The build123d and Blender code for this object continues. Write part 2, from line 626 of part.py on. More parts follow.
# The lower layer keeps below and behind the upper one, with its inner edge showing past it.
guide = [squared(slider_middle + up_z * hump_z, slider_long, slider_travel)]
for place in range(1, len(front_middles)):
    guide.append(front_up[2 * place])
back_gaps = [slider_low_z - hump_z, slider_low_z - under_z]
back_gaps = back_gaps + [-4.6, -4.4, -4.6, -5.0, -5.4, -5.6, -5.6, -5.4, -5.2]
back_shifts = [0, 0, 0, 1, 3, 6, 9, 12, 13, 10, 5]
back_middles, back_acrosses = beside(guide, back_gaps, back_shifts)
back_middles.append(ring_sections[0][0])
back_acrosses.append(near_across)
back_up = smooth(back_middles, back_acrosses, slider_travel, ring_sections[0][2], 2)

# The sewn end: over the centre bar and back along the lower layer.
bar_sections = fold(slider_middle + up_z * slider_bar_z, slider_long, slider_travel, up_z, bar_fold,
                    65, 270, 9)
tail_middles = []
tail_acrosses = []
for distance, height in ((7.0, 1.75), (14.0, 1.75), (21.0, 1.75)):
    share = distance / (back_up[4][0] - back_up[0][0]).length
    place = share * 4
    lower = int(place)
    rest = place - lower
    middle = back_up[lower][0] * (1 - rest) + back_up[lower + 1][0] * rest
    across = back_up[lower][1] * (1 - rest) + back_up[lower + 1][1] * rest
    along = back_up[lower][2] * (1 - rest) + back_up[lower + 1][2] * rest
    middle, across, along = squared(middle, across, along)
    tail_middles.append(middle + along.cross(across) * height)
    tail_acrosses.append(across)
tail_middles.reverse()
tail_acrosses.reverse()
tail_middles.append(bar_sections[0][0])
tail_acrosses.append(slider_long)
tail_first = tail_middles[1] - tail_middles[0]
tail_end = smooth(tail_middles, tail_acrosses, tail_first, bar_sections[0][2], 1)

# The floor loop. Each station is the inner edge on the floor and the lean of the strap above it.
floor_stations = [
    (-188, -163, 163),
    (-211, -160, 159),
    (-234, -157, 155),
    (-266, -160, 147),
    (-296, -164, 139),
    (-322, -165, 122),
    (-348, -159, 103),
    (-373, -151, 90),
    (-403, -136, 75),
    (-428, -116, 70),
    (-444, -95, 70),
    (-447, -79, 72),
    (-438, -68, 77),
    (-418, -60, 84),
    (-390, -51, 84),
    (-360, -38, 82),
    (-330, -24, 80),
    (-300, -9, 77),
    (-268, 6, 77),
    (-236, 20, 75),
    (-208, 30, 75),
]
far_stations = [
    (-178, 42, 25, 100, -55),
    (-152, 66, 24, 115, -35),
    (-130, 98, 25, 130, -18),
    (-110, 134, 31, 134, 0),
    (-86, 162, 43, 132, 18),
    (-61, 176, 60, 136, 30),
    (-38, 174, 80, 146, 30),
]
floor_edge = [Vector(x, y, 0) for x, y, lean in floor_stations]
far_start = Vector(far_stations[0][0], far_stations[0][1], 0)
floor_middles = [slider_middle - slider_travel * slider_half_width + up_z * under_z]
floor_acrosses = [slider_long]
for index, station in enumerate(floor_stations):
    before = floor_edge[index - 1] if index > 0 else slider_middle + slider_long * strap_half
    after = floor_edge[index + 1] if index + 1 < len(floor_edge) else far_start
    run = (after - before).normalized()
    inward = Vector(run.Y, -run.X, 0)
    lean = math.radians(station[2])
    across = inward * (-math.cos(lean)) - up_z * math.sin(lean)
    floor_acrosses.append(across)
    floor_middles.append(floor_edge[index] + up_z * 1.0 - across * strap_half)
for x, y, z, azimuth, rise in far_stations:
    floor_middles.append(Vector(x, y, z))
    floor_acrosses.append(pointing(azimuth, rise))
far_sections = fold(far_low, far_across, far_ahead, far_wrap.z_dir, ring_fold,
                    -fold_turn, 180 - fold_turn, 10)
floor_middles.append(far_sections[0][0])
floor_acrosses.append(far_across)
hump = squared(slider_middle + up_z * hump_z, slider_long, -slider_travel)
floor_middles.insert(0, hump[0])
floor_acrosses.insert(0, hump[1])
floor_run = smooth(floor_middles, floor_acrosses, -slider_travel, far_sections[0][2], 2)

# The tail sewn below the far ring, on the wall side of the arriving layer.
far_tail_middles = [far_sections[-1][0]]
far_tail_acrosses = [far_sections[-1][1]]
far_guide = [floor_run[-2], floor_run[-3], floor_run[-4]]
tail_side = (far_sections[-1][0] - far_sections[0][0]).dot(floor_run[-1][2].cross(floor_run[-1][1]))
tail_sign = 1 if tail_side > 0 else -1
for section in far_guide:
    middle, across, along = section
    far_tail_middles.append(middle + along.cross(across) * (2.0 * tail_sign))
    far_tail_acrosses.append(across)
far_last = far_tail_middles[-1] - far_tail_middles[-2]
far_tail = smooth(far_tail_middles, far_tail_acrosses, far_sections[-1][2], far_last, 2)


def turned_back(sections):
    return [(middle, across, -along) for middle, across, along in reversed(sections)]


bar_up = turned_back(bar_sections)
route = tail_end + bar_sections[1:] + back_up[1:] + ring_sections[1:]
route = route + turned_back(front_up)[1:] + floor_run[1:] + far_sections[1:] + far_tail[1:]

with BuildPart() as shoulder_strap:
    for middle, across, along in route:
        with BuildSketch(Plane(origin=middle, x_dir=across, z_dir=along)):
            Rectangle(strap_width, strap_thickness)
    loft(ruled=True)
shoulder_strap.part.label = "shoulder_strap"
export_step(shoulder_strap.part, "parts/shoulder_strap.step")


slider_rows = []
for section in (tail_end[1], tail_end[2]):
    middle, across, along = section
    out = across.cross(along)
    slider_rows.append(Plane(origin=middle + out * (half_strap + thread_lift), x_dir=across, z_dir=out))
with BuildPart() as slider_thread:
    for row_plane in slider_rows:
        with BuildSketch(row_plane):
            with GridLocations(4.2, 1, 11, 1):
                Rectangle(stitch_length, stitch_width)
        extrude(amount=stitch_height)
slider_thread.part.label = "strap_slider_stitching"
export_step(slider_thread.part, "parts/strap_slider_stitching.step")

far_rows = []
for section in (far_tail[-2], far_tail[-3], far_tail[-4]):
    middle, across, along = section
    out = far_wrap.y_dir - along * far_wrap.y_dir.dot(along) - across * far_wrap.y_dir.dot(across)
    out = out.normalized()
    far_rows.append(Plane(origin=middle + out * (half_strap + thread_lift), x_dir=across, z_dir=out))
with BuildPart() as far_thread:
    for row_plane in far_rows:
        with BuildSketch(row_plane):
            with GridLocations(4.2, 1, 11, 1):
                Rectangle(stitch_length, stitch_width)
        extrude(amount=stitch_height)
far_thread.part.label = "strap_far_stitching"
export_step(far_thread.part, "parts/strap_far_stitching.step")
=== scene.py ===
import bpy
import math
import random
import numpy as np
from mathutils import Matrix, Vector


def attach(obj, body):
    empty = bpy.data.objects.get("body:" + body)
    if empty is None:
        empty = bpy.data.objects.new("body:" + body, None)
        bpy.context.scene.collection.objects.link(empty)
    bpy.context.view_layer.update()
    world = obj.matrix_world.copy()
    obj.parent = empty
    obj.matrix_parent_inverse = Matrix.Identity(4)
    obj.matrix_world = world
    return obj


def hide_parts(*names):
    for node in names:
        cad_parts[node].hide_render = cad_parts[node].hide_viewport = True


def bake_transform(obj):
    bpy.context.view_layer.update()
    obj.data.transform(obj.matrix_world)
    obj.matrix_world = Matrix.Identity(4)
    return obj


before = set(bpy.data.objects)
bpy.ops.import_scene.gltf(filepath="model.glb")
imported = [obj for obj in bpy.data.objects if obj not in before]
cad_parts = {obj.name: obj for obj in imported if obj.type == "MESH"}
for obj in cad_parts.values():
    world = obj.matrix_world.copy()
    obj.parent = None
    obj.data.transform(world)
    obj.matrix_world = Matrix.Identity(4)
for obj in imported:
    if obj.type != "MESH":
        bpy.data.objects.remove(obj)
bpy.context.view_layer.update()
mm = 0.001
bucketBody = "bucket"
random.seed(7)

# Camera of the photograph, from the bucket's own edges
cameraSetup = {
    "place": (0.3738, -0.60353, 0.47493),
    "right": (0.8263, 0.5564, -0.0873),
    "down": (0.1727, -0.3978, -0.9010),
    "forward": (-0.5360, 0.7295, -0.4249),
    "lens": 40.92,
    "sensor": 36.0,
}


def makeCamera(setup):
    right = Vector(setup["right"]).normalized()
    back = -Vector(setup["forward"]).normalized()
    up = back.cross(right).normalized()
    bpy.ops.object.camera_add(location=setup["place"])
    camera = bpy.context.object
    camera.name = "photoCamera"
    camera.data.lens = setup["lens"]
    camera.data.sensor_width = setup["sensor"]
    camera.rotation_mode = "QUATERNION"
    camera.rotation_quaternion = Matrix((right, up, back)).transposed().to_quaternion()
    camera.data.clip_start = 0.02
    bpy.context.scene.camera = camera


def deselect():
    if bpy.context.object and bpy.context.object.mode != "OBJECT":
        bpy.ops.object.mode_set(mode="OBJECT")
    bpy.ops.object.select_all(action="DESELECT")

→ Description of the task
From the line with "if empty is" through the line with "random.seed(7)", set down every line exactly and nothing besides.

→ Exercise solution
    if empty is None:
        empty = bpy.data.objects.new("body:" + body, None)
        bpy.context.scene.collection.objects.link(empty)
    bpy.context.view_layer.update()
    world = obj.matrix_world.copy()
    obj.parent = empty
    obj.matrix_parent_inverse = Matrix.Identity(4)
    obj.matrix_world = world
    return obj


def hide_parts(*names):
    for node in names:
        cad_parts[node].hide_render = cad_parts[node].hide_viewport = True


def bake_transform(obj):
    bpy.context.view_layer.update()
    obj.data.transform(obj.matrix_world)
    obj.matrix_world = Matrix.Identity(4)
    return obj


before = set(bpy.data.objects)
bpy.ops.import_scene.gltf(filepath="model.glb")
imported = [obj for obj in bpy.data.objects if obj not in before]
cad_parts = {obj.name: obj for obj in imported if obj.type == "MESH"}
for obj in cad_parts.values():
    world = obj.matrix_world.copy()
    obj.parent = None
    obj.data.transform(world)
    obj.matrix_world = Matrix.Identity(4)
for obj in imported:
    if obj.type != "MESH":
        bpy.data.objects.remove(obj)
bpy.context.view_layer.update()
mm = 0.001
bucketBody = "bucket"
random.seed(7)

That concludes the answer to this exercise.